======== Dataset section
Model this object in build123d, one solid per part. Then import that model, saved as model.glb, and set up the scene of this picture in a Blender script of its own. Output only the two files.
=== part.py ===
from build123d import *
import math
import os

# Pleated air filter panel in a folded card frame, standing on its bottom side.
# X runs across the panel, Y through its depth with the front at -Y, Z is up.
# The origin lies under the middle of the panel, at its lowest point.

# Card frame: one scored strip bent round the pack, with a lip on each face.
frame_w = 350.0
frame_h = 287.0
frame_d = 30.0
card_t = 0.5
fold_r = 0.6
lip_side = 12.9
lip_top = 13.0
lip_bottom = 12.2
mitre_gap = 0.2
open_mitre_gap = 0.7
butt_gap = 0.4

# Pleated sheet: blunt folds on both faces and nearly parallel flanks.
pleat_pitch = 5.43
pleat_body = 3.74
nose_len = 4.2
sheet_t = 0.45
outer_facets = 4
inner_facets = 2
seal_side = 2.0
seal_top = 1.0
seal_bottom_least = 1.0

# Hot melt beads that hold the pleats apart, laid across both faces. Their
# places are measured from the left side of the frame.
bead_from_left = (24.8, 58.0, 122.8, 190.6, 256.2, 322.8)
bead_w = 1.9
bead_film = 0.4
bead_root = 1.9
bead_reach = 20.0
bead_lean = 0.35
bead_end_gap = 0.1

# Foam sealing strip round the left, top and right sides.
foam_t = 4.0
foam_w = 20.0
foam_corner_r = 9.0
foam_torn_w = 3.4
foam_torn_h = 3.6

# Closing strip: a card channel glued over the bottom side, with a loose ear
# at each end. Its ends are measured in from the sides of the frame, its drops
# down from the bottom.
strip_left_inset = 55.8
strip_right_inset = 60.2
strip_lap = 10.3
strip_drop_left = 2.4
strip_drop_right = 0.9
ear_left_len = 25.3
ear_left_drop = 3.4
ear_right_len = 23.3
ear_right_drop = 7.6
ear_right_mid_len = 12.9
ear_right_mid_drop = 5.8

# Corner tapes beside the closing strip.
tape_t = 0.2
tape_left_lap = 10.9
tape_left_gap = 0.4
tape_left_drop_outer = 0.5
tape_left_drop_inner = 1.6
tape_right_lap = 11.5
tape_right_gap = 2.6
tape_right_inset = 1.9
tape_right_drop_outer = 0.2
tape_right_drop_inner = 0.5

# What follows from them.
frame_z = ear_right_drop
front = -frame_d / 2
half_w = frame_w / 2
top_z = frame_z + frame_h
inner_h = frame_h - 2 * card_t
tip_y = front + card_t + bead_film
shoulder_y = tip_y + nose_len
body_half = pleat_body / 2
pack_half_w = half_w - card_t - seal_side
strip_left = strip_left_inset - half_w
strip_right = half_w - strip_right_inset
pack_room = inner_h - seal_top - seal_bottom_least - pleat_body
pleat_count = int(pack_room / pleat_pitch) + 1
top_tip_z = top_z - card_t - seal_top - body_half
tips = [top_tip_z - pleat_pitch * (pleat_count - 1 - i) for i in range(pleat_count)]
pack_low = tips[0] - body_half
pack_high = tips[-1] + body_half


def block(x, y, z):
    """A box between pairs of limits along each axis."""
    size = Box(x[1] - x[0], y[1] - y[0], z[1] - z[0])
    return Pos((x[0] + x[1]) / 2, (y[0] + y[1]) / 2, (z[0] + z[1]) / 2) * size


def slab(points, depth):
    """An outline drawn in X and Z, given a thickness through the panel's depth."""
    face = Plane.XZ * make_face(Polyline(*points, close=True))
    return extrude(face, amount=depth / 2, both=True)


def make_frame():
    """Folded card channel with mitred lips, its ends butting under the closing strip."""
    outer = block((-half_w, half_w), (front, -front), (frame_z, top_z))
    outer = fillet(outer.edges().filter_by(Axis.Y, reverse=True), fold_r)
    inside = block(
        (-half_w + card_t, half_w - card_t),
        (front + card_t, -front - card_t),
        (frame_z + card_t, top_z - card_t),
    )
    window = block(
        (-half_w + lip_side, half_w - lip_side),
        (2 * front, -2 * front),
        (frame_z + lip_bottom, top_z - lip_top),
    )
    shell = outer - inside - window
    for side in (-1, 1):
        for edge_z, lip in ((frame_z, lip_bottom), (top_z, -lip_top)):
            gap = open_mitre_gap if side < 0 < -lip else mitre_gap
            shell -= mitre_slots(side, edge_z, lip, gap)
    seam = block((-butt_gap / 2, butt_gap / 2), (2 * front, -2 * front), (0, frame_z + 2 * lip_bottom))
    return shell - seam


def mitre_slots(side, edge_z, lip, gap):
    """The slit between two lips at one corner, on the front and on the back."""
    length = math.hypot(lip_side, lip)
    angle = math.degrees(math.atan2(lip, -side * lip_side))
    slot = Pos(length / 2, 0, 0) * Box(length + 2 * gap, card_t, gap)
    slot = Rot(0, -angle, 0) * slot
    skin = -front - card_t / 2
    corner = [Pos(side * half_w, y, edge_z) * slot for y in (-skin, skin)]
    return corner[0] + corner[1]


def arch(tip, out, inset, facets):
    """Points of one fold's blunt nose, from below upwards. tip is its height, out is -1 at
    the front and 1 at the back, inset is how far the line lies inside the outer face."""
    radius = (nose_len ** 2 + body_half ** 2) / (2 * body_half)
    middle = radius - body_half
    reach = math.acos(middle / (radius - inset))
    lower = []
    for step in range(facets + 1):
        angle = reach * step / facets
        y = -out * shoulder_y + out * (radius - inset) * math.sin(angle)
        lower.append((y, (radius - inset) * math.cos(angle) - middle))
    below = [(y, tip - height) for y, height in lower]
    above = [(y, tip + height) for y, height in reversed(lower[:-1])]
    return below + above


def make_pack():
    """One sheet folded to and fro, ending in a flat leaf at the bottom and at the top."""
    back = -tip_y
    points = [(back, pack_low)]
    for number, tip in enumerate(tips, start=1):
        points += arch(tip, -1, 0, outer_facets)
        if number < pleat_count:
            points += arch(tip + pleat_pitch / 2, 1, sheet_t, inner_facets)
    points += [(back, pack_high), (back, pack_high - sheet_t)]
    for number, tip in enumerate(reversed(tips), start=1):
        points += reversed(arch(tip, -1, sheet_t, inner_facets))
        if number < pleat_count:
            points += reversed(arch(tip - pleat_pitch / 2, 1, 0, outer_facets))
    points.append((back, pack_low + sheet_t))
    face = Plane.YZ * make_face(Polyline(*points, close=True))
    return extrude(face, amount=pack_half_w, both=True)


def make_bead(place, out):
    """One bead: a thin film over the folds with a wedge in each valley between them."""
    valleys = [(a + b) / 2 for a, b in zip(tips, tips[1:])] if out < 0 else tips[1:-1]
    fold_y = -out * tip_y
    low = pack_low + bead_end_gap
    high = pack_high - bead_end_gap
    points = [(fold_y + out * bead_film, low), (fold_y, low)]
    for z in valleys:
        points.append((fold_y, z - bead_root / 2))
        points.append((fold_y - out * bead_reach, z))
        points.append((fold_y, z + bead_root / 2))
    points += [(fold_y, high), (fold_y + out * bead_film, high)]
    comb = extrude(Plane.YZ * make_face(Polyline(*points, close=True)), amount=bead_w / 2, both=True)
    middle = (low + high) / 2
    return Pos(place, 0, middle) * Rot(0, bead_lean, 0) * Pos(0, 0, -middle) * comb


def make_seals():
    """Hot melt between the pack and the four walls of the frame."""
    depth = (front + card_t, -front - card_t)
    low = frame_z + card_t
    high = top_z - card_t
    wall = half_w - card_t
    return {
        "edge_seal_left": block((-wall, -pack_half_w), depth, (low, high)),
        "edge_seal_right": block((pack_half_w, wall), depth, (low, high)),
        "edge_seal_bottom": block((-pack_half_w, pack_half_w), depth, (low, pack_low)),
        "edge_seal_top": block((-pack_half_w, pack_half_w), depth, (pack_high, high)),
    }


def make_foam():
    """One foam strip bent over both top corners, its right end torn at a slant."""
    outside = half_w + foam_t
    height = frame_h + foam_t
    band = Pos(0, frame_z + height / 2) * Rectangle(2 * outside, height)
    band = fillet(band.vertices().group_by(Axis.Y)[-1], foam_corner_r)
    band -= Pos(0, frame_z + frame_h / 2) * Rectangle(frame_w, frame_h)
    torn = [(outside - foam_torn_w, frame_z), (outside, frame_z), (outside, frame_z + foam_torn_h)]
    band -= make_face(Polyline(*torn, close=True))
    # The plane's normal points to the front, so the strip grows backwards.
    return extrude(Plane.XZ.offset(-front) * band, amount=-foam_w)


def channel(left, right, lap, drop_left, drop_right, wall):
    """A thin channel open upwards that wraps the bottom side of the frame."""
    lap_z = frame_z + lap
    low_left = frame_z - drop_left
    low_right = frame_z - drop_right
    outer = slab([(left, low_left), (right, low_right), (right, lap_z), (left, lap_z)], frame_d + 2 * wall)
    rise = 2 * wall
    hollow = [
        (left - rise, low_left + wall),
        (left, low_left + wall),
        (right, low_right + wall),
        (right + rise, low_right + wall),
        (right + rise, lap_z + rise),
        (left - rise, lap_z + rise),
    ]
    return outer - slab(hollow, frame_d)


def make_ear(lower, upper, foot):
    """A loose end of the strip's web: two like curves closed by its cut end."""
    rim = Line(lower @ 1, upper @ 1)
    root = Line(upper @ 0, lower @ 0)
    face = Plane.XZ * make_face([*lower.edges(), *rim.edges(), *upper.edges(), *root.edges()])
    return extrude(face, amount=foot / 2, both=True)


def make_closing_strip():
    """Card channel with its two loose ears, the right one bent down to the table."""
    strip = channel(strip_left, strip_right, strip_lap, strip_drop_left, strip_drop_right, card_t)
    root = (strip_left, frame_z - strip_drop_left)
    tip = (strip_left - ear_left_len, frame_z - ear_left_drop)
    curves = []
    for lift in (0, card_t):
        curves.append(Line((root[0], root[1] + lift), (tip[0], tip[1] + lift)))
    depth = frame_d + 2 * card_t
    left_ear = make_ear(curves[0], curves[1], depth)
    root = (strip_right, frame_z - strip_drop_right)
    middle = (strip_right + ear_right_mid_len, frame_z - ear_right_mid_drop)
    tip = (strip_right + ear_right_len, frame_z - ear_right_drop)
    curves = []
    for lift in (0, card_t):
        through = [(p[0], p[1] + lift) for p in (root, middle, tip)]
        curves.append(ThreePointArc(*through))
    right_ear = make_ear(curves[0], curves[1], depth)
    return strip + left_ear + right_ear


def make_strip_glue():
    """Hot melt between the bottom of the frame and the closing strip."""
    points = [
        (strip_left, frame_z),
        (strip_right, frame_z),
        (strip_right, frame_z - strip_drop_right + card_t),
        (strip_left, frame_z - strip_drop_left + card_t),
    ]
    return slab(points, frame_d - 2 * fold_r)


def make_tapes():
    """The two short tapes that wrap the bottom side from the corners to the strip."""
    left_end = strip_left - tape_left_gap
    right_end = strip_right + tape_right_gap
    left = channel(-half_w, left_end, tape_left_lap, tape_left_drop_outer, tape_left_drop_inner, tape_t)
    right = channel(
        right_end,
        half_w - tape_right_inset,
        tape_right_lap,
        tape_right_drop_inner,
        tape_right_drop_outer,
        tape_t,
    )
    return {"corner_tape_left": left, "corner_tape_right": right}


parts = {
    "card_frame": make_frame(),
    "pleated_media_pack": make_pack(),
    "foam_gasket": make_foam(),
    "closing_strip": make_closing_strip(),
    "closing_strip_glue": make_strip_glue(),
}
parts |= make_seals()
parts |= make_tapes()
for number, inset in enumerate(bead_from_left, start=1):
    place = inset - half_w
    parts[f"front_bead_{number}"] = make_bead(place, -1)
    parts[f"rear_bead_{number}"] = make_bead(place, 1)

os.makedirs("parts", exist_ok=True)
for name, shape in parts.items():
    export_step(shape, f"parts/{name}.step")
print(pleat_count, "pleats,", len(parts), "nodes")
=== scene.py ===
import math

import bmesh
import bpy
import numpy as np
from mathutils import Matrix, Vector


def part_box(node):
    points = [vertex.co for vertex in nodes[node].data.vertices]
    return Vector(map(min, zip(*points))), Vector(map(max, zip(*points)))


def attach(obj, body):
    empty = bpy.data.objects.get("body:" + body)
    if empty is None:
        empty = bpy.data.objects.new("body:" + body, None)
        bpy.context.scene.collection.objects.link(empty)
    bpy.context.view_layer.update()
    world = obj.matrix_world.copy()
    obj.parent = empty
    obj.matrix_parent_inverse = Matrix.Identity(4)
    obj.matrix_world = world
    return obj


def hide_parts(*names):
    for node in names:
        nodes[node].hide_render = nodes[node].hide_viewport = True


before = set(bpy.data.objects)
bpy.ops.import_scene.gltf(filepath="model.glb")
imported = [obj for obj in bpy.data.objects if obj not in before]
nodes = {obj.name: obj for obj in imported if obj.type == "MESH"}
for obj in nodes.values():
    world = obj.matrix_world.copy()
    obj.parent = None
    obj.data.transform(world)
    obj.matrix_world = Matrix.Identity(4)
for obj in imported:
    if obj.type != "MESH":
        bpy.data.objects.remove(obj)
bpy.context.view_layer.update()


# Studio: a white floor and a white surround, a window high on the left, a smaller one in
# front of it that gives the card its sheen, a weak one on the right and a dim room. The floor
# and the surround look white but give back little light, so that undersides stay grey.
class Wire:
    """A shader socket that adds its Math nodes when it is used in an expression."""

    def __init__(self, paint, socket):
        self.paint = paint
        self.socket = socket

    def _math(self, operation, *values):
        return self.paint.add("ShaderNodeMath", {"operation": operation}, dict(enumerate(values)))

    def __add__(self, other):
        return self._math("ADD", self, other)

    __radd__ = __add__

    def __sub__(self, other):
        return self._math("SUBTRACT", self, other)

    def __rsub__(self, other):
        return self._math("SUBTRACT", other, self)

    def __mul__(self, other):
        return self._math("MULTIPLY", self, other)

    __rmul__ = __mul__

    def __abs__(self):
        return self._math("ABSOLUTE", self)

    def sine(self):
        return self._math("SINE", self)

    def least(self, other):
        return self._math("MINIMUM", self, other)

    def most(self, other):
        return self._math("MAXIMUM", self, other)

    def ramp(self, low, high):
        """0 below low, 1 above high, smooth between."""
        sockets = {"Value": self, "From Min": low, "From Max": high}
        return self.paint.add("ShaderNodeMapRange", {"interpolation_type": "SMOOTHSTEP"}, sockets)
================
What you need to do
Starting at the line that contains "parts |= make_tapes()" and ending at the line that contains "if empty is", retype each line exactly; omit everything outside that range.

Exercise solution
parts |= make_tapes()
for number, inset in enumerate(bead_from_left, start=1):
    place = inset - half_w
    parts[f"front_bead_{number}"] = make_bead(place, -1)
    parts[f"rear_bead_{number}"] = make_bead(place, 1)

os.makedirs("parts", exist_ok=True)
for name, shape in parts.items():
    export_step(shape, f"parts/{name}.step")
print(pleat_count, "pleats,", len(parts), "nodes")
=== scene.py ===
import math

import bmesh
import bpy
import numpy as np
from mathutils import Matrix, Vector


def part_box(node):
    points = [vertex.co for vertex in nodes[node].data.vertices]
    return Vector(map(min, zip(*points))), Vector(map(max, zip(*points)))


def attach(obj, body):
    empty = bpy.data.objects.get("body:" + body)
    if empty is None:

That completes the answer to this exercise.